A mesma lógica está presente na violência urbana e doméstica. Dizem que a “mulata é a tal”, mas ela só aparece como alguém que dá satisfação sexual e não como a pessoa que recebe. Se o casamento tradicional tem sido um instrumento de opressão da maioria das brancas, muitos homens e mulheres veem as negras como indignas para eles ou acham que elas devem aceitar todo tipo de violência dos companheiros. Os corpos das negras são explorados como objetos sexuais, seja nas relações afetivas, na mídia ou ao circular no espaço urbano.

Não é raro que seus companheiros, familiares e patroas/patrões, além de empregar violência física, questionem sua higiene, inteligência, honestidade e comportamento sexual em falas claramente racistas.

Ao pensar a violência contra mulheres dentro de uma perspectiva do racismo patriarcal, vemos como é a violência cometida por toda a sociedade que até hoje mantém as mulheres negras nas profissões mais precarizadas, sujeitas à discriminação no mundo do trabalho remunerado e não remunerado e no sistema educacional. Compreendemos porque a violência racista em âmbito doméstico, familiar e urbano também deve ser vista como violência contra as mulheres. Concluímos que, para mulheres como Dionísia, não é o fato de ser mulher, e sim o fato de ser mulher e negra que determina o tipo de violência que o pai comete contra ela.

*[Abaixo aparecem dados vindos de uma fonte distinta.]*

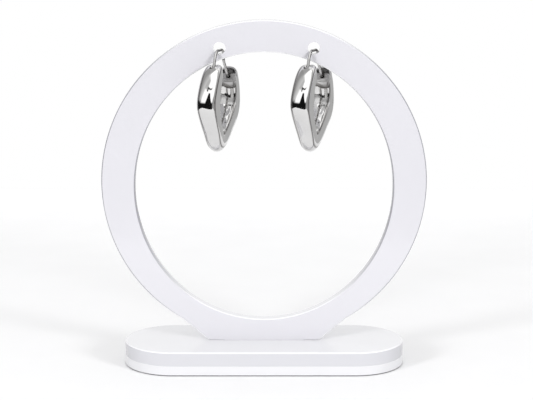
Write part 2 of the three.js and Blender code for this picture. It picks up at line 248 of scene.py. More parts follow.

Por fim, passamos a ver a riqueza das estratégias elaboradas pelas negras em resposta ao racismo. Reconhecemos que as mulheres negras não são somente vítimas da sociedade desigual, mas também produtoras pequenos atos de rebeldia e resistência, iniciativas de cuidado e preservação da comunidade, produção científica, cultural e artística e atuação em movimentos sociais. Que, ao invés de aceitarmos a opressão, construímos uma grande teia de resistência que expressa nossa lutas por direitos e justiça para tod@s.

(1) A história de Dionísia é uma versão adaptada de um relato analisado em Pereira, Bruna Cristina Jaquetto. 2013. “Tramas e dramas de gênero e de cor : a violência doméstica e familiar contra mulheres negras.” Pp. 131 in Departamento de Sociologia. Brasília: Universidade de Brasília.